### DATA BLOCK
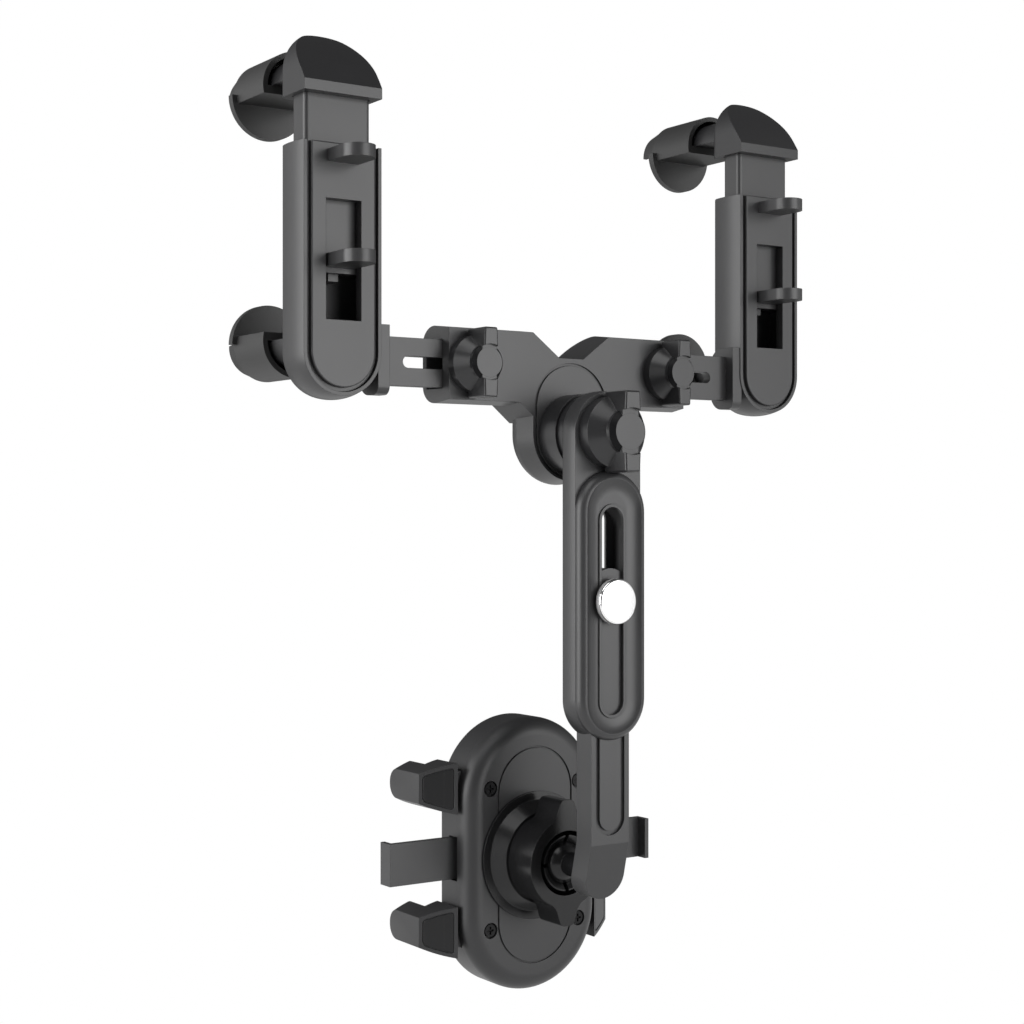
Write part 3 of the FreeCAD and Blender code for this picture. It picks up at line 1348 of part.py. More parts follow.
def pinion():
    """Small gear that makes the two slides move together."""
    body = new_body("pinion")
    low, high = slide_levels(-1)[0], slide_levels(1)[1]
    module = size.pinion_module
    pitch_radius = module * size.pinion_teeth / 2
    loop = []
    count = int(size.pinion_teeth.value)
    outer, inner = pitch_radius + 0.9 * module, pitch_radius - 1.2 * module
    for index in range(count):
        middle = 2 * math.pi * index / count + math.pi / 2
        for offset, radius in ((-0.66, inner), (-0.2, outer), (0.2, outer), (0.66, inner)):
            angle = middle + offset * math.pi / count
            loop.append((radius * math.cos(angle), cradle_z + radius * math.sin(angle)))
    add_slab(body, "Y", low, high, loop, (0, cradle_z, size.pinion_bore))
    return body


def claw(side, row_way, name):
    """Claw: sloping back, tapering sides and the finger that holds the phone's edge."""
    body = new_body("claw_" + name)
    row = cradle_z + row_way * size.claw_row_z
    half = size.claw_root_half
    root = size.claw_root_x
    outer = root + size.claw_slope_out
    back = parting - size.claw_lead
    knee = back + size.claw_slope_back
    tip = knee + size.finger_length
    finger = outer - size.finger_thickness
    face = cradle_face - 0.3
    corners = [(root, back), (outer, knee), (outer, tip), (finger, tip), (finger, face), (root, face)]
    loop = [(side * x, y) for x, y in corners]
    add_slab(body, "Z", row - half, row + half, loop if side > 0 else loop[::-1])
    round_edges(body, size.finger_tip_round,
                lambda edge: at_level(edge, 1, tip) and at_level(edge, 0, side * outer))
    edge_start, edge_end = (root, half), (outer, size.claw_tip_half)
    centre = swell_centre(edge_start, edge_end, size.claw_swell)
    past = size.overrun
    for way in (1, -1):
        turn = "cw" if side * way > 0 else "ccw"
        wedge = [(root, half, centre, turn), (outer, size.claw_tip_half), (outer + past, size.claw_tip_half),
                 (outer + past, half + past), (root, half + past)]
        cut_slab(body, "Y", back - past, tip + past, [turned_corner(corner, side, row, way) for corner in wedge])
    low, high = slide_levels(side)
    gap = size.claw_socket_gap
    arm_half = size.slide_arm_height / 2 + gap
    end = side * (size.slide_arm_end + gap)
    start = side * (root - 1)
    cut_slab(body, "Y", low - gap, high + gap,
             box_loop(min_size(start, end), max_size(start, end), row - arm_half, row + arm_half))
    return body


def turned_corner(corner, side, row, way):
    """Place a corner that is given outwards from the cradle's middle and away from the claw's row."""
    spot = (side * corner[0], row + way * corner[1])
    if len(corner) == 2:
        return spot
    centre, turn = corner[2:]
    return spot + (side * centre[0], row + way * centre[1], turn)


def front_pad():
    """Rubber pad that the phone's back rests on."""
    body = new_body("front_pad")
    rise = size.front_pad_half_height - size.front_pad_half_width
    add_slab(body, "Y", cradle_face, cradle_face + size.front_pad_thickness,
             upright_slot(as_size(0), cradle_z - rise, cradle_z + rise, size.front_pad_half_width))
    return body


# The whole mount


def build_clamps():
    """Both clamps, left and right."""
    for side, name in ((-1, "left"), (1, "right")):
        clamp_housing(side, name)
        clamp_cover(side, name)
        clamp_slider(side, name)
        upper_jaw(side, name)
        lower_jaw(side, name)
        jaw_pad(side, name, 1)
        jaw_pad(side, name, -1)
        jaw_spring(side, name)


def build_yoke():
    """Yoke with its hub, bolts and knobs."""
    yoke()
    hub_drum()
    friction_washer()
    hub_tip = arm_front - size.hub_knob_rim_height
    bolt("hub_bolt", 0, hub_z, size.hub_bolt_radius, size.bolt_head_radius, boss_back, hub_tip)
    for side, name in ((-1, "left"), (1, "right")):
        bolt("knob_bolt_" + name, side * size.knob_x, rail_z, size.knob_bolt_radius,
             size.knob_bolt_head_radius, yoke_back, yoke_front - size.knob_rim_height)
        knob(name + "_knob", side * size.knob_x, rail_z, yoke_front - size.running_gap, "knob",
             size.knob_bolt_radius, size.knob_rim_height)
    knob("hub_knob", as_size(0), hub_z, arm_front - size.running_gap, "hub_knob",
         size.hub_bolt_radius, size.hub_knob_rim_height)


def knob(label, across, height, base, key, bolt_radius, bolt_length):
    """Wing knob with the blind hole for its bolt."""
    body = wing_knob(label, across, height, base, key)
    cut_slab(body, "Y", base - bolt_length - 0.2, base + 1,
             (across, height, bolt_radius + size.bolt_clearance))


def build_arm():
    """Arm, lower bar and the ball joint."""
    arm()
    lower_bar()
    thumb_screw()
    ball_stud()
    ball_collar()
    ball_nut()


def build_cradle():
    """Cradle with its slides, claws and pinion."""
    back_shell()
    front_shell()
    shell_screws()
    front_pad()
    pinion()
    for side, name in ((-1, "left"), (1, "right")):
        claw_slide(side, name)
        claw(side, 1, name + "_upper")
        claw(side, -1, name + "_lower")


def check_and_write():
    """Check every object, then write one file for each piece."""
    doc.recompute()
    for item in doc.Objects:
        if "Invalid" in item.State or "Error" in item.State:
            raise ValueError(item.Label + " failed to build")
    for item in finished:
        if item.Shape.isNull() or not item.Shape.isValid():
            raise ValueError(item.Label + " has no valid shape")
    for item in finished:
        item.Shape.exportStep("parts/" + item.Label + ".step")
        print(item.Label, len(item.Shape.Solids), round(item.Shape.Volume, 1))


build_clamps()
build_yoke()
build_arm()
build_cradle()
check_and_write()
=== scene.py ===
"""Looks of the mirror phone mount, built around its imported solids."""

import json
import math

import bmesh
import bpy
from bpy.props import FloatProperty, FloatVectorProperty, IntProperty, PointerProperty
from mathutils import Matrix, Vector


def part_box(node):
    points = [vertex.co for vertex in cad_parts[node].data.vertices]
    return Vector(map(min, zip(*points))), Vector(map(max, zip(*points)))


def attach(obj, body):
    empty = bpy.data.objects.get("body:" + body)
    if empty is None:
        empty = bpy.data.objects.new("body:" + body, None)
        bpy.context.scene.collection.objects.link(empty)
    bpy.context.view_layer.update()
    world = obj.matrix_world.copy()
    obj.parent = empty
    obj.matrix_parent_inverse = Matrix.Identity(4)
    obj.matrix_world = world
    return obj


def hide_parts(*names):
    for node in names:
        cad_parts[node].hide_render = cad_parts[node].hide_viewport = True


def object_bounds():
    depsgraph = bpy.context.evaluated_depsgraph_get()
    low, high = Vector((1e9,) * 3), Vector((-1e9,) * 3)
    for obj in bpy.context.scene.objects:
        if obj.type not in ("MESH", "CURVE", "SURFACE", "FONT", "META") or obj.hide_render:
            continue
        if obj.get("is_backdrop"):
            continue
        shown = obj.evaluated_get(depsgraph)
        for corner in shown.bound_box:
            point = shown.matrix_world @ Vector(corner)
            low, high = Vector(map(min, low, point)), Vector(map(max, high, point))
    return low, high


bl_info = {
    "name": "Mirror phone mount",
    "version": (1, 0, 0),
    "blender": (4, 5, 0),
    "location": "View3D > Sidebar > Mount",
    "description": "Finishes and small pieces of a phone mount that grips a rear-view mirror",
    "category": "Object",
}

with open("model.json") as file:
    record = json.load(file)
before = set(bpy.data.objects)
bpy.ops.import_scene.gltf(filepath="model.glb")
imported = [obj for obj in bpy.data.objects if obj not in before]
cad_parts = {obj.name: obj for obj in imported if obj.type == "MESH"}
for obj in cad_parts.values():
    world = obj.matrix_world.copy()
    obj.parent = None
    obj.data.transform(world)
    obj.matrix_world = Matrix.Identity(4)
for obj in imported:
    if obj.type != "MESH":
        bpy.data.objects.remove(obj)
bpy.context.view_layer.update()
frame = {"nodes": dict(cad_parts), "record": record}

MILLIMETRE = 0.001

# A claw's inner face lies this far under the cradle's face on the phone's side.
FACE_DROP = 0.3 * MILLIMETRE
FINGER_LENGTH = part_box("claw_left_upper")[1][1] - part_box("front_shell")[1][1] + FACE_DROP

# Points nearer than SAME_POINT are one, and CUT_REACH is a cut's own tolerance.
SAME_POINT = 1e-6
CUT_REACH = 1e-7
SAME_LEVEL = 1e-5

# A face looks along an axis when its normal's part along it is over FACING.
FACING = 0.9
SLOPE_BACK = -0.7
SLOPE_SIDE = 0.4
SIDE_OF_TURNING = 0.1

# Curves are made of this many flat steps.
SCREW_STEPS = 72
SCREW_RIM_STEPS = 5
COLLAR_STEPS = 64
PLATE_STEPS = 32
FINGER_END_STEPS = 8
CLAW_EDGE_STEPS = 3
PANEL_CORNER_STEPS = 4
SMOOTH_ANGLE = math.radians(30)

# The groove round a claw's panel: each step's share of the groove's depth, inwards and up.
GROOVE_STEPS = ((0.3, -1.0), (0.5, 0.0), (0.3, 0.8))

# A collar's band, a thin dark sheet of painted shade, is rooted this many of its lifts inside the knob.
COLLAR_ROOT = 3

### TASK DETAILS
Begin with the line containing "ball_stud()", end with the line containing "low, high = Vector((1e9,)", and transcribe exactly every line in that span, with nothing added.

### ANSWER FOR THIS EXERCISE
    ball_stud()
    ball_collar()
    ball_nut()


def build_cradle():
    """Cradle with its slides, claws and pinion."""
    back_shell()
    front_shell()
    shell_screws()
    front_pad()
    pinion()
    for side, name in ((-1, "left"), (1, "right")):
        claw_slide(side, name)
        claw(side, 1, name + "_upper")
        claw(side, -1, name + "_lower")


def check_and_write():
    """Check every object, then write one file for each piece."""
    doc.recompute()
    for item in doc.Objects:
        if "Invalid" in item.State or "Error" in item.State:
            raise ValueError(item.Label + " failed to build")
    for item in finished:
        if item.Shape.isNull() or not item.Shape.isValid():
            raise ValueError(item.Label + " has no valid shape")
    for item in finished:
        item.Shape.exportStep("parts/" + item.Label + ".step")
        print(item.Label, len(item.Shape.Solids), round(item.Shape.Volume, 1))


build_clamps()
build_yoke()
build_arm()
build_cradle()
check_and_write()
=== scene.py ===
"""Looks of the mirror phone mount, built around its imported solids."""

import json
import math

import bmesh
import bpy
from bpy.props import FloatProperty, FloatVectorProperty, IntProperty, PointerProperty
from mathutils import Matrix, Vector


def part_box(node):
    points = [vertex.co for vertex in cad_parts[node].data.vertices]
    return Vector(map(min, zip(*points))), Vector(map(max, zip(*points)))


def attach(obj, body):
    empty = bpy.data.objects.get("body:" + body)
    if empty is None:
        empty = bpy.data.objects.new("body:" + body, None)
        bpy.context.scene.collection.objects.link(empty)
    bpy.context.view_layer.update()
    world = obj.matrix_world.copy()
    obj.parent = empty
    obj.matrix_parent_inverse = Matrix.Identity(4)
    obj.matrix_world = world
    return obj


def hide_parts(*names):
    for node in names:
        cad_parts[node].hide_render = cad_parts[node].hide_viewport = True


def object_bounds():
    depsgraph = bpy.context.evaluated_depsgraph_get()
    low, high = Vector((1e9,) * 3), Vector((-1e9,) * 3)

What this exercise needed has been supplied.